++++ Dataset records

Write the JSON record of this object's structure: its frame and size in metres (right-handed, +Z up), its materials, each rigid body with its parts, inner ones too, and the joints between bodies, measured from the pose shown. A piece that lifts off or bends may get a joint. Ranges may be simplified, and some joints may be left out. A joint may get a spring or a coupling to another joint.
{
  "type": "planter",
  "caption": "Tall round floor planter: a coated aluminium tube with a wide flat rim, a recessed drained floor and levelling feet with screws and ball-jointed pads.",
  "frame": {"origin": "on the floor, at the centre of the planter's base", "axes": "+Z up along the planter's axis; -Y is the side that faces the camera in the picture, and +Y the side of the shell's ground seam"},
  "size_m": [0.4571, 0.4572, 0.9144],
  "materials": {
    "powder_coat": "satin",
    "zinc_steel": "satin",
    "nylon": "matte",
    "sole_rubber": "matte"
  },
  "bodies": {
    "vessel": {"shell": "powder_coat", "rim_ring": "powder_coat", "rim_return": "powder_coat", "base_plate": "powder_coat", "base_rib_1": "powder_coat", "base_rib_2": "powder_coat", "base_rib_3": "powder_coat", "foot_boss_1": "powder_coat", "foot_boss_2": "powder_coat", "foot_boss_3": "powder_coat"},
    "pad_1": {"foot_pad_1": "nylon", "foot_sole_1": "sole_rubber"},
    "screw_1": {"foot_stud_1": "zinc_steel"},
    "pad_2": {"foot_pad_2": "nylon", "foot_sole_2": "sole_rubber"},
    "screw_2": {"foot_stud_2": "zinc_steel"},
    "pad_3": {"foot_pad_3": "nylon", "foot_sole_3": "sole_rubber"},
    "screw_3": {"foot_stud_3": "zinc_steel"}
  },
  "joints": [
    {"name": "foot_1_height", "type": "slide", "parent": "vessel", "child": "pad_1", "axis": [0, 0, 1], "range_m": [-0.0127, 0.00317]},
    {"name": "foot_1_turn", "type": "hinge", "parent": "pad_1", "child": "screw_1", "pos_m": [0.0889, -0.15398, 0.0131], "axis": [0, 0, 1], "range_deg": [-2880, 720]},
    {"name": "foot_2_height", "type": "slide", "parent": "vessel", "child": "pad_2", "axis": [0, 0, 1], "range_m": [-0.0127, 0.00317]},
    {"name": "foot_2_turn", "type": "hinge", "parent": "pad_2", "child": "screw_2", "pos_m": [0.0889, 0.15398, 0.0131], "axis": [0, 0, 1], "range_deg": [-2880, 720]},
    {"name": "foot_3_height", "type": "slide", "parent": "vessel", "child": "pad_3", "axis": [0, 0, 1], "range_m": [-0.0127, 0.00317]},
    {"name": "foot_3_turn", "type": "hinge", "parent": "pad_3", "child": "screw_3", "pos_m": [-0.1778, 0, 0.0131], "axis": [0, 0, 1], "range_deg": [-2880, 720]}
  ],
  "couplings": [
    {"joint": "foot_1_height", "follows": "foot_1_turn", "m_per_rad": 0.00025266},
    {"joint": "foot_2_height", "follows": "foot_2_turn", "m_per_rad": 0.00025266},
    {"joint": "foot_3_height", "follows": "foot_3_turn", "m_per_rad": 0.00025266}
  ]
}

++++++++
++++ Dataset records

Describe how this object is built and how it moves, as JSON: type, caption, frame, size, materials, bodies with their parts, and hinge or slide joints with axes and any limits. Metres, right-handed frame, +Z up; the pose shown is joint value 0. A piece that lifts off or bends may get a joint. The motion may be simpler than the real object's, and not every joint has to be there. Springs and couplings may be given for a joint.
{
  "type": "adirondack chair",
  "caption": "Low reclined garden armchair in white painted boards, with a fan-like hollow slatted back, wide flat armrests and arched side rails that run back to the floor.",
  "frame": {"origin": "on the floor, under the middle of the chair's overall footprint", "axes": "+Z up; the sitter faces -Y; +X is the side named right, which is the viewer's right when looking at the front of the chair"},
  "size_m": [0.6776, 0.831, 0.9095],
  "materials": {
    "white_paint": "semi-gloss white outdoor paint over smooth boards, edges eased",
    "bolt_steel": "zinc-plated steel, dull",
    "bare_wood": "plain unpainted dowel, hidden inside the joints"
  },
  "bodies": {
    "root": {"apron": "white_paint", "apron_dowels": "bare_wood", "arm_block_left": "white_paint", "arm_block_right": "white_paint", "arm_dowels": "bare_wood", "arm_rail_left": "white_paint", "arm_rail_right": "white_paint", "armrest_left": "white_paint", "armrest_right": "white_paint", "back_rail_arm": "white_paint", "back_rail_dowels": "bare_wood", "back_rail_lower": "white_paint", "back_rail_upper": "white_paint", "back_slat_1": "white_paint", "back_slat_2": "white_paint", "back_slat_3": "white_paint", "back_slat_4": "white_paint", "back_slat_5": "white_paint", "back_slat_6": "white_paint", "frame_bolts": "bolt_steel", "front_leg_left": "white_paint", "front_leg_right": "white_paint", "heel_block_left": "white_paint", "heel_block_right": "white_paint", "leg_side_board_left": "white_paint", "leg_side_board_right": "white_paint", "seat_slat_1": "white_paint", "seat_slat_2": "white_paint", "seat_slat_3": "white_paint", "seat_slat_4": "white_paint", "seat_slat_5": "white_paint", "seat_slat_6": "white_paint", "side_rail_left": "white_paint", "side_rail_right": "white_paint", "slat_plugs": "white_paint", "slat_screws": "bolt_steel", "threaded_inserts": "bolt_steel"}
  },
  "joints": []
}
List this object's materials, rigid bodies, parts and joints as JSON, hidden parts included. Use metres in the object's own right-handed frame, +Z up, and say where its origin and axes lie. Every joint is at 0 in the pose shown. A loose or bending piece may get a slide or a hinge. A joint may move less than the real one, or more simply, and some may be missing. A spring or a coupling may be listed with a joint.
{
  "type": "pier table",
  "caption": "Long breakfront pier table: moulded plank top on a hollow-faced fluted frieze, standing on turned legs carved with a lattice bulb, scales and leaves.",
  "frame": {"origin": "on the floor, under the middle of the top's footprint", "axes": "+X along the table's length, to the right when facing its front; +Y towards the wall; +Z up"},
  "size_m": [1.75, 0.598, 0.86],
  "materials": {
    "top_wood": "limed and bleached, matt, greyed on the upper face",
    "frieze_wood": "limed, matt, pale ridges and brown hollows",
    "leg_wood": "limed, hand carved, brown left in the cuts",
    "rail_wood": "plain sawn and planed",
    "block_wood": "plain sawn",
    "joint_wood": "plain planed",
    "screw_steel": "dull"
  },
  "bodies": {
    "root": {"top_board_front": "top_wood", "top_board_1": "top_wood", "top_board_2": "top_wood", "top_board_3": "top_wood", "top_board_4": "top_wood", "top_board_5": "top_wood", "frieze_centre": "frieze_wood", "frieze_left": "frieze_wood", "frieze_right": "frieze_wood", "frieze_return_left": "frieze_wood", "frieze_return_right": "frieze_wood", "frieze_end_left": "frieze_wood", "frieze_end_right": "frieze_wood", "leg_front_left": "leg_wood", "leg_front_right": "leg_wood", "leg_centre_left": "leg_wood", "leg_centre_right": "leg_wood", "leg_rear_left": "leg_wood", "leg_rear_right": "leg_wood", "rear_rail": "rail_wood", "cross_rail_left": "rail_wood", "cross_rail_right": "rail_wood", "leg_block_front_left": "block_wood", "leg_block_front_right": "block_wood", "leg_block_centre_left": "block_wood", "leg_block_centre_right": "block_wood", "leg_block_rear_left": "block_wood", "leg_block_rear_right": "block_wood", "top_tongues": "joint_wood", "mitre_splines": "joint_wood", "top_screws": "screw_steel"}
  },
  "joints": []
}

++++++++

Given instruction:
Show every line from the listing above in which the string "hidden" appears.

Response for this exercise:
    "bare_wood": "plain unpainted dowel, hidden inside the joints"
List this object's materials, rigid bodies, parts and joints as JSON, hidden parts included. Use metres in the object's own right-handed frame, +Z up, and say where its origin and axes lie. Every joint is at 0 in the pose shown. A loose or bending piece may get a slide or a hinge. A joint may move less than the real one, or more simply, and some may be missing. A spring or a coupling may be listed with a joint.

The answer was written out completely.